▶ Exercise requirements: Begin at the first line and end at the line containing "rodY(CAN_X, CAN_Z, 3, POCKET_FLOOR". Extract exactly those lines.

▶ Data extract:
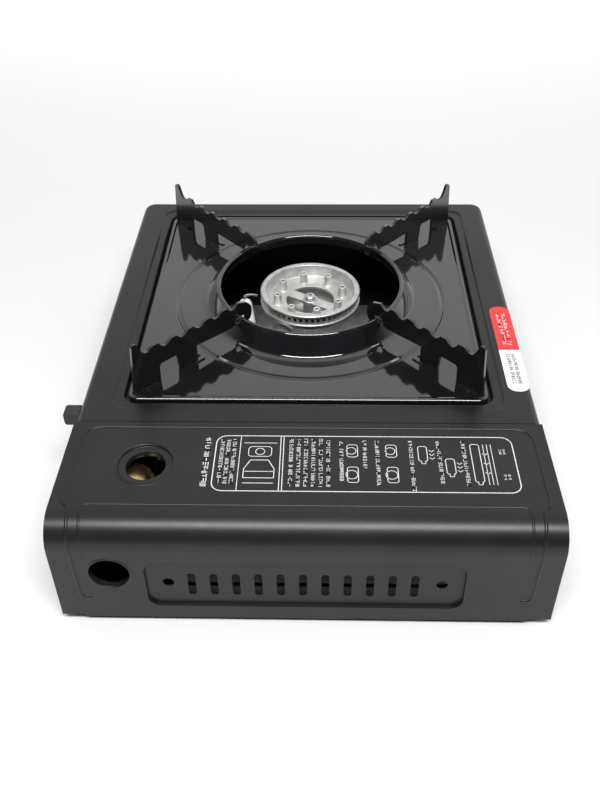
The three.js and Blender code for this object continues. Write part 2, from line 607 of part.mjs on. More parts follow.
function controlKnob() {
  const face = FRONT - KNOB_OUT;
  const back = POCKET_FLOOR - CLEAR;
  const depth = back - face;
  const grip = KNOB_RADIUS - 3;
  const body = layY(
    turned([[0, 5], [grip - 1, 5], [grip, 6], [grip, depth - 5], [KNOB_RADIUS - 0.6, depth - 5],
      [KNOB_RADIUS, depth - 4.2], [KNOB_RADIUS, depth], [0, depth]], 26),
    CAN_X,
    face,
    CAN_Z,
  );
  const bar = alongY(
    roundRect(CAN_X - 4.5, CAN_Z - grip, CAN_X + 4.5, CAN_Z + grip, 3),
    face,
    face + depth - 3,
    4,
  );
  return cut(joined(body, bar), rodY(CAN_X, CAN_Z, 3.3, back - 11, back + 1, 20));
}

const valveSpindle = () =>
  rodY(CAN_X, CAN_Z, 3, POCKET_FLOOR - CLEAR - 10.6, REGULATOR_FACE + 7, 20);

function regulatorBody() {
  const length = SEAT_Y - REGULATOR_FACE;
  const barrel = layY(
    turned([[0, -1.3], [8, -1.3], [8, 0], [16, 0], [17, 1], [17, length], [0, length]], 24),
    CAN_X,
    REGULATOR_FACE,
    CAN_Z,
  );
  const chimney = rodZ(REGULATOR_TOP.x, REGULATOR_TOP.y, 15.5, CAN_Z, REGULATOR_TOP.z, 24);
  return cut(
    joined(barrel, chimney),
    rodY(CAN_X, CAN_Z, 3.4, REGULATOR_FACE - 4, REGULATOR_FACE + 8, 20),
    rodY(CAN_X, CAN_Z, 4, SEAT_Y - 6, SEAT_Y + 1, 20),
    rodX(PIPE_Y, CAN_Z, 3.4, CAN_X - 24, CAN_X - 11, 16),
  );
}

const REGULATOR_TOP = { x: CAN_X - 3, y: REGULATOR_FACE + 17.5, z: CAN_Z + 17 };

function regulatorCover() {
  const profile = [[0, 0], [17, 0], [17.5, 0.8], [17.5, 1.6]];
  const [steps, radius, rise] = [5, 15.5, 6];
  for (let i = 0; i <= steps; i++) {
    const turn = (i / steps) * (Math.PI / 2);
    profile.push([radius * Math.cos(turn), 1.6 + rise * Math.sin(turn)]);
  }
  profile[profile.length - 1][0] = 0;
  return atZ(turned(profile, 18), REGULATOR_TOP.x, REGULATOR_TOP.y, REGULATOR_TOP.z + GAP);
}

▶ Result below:
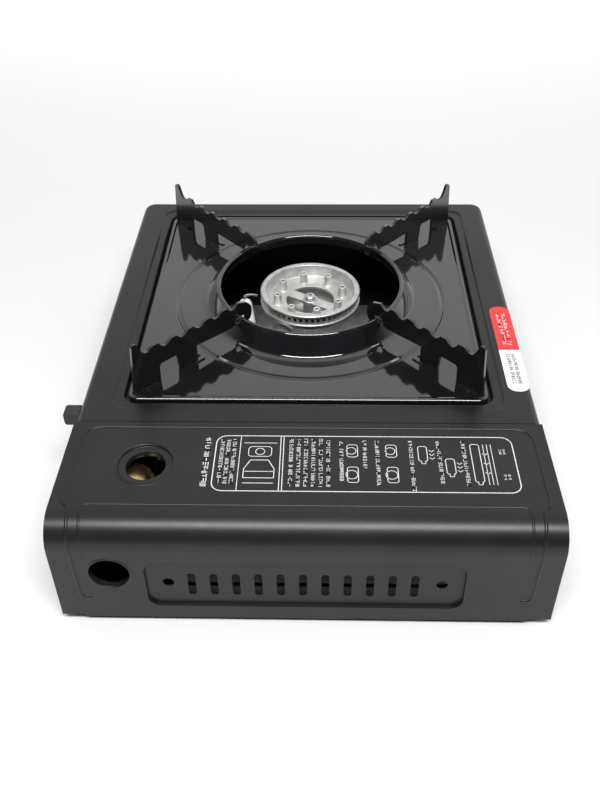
The three.js and Blender code for this object continues. Write part 2, from line 607 of part.mjs on. More parts follow.
function controlKnob() {
  const face = FRONT - KNOB_OUT;
  const back = POCKET_FLOOR - CLEAR;
  const depth = back - face;
  const grip = KNOB_RADIUS - 3;
  const body = layY(
    turned([[0, 5], [grip - 1, 5], [grip, 6], [grip, depth - 5], [KNOB_RADIUS - 0.6, depth - 5],
      [KNOB_RADIUS, depth - 4.2], [KNOB_RADIUS, depth], [0, depth]], 26),
    CAN_X,
    face,
    CAN_Z,
  );
  const bar = alongY(
    roundRect(CAN_X - 4.5, CAN_Z - grip, CAN_X + 4.5, CAN_Z + grip, 3),
    face,
    face + depth - 3,
    4,
  );
  return cut(joined(body, bar), rodY(CAN_X, CAN_Z, 3.3, back - 11, back + 1, 20));
}

const valveSpindle = () =>
  rodY(CAN_X, CAN_Z, 3, POCKET_FLOOR - CLEAR - 10.6, REGULATOR_FACE + 7, 20);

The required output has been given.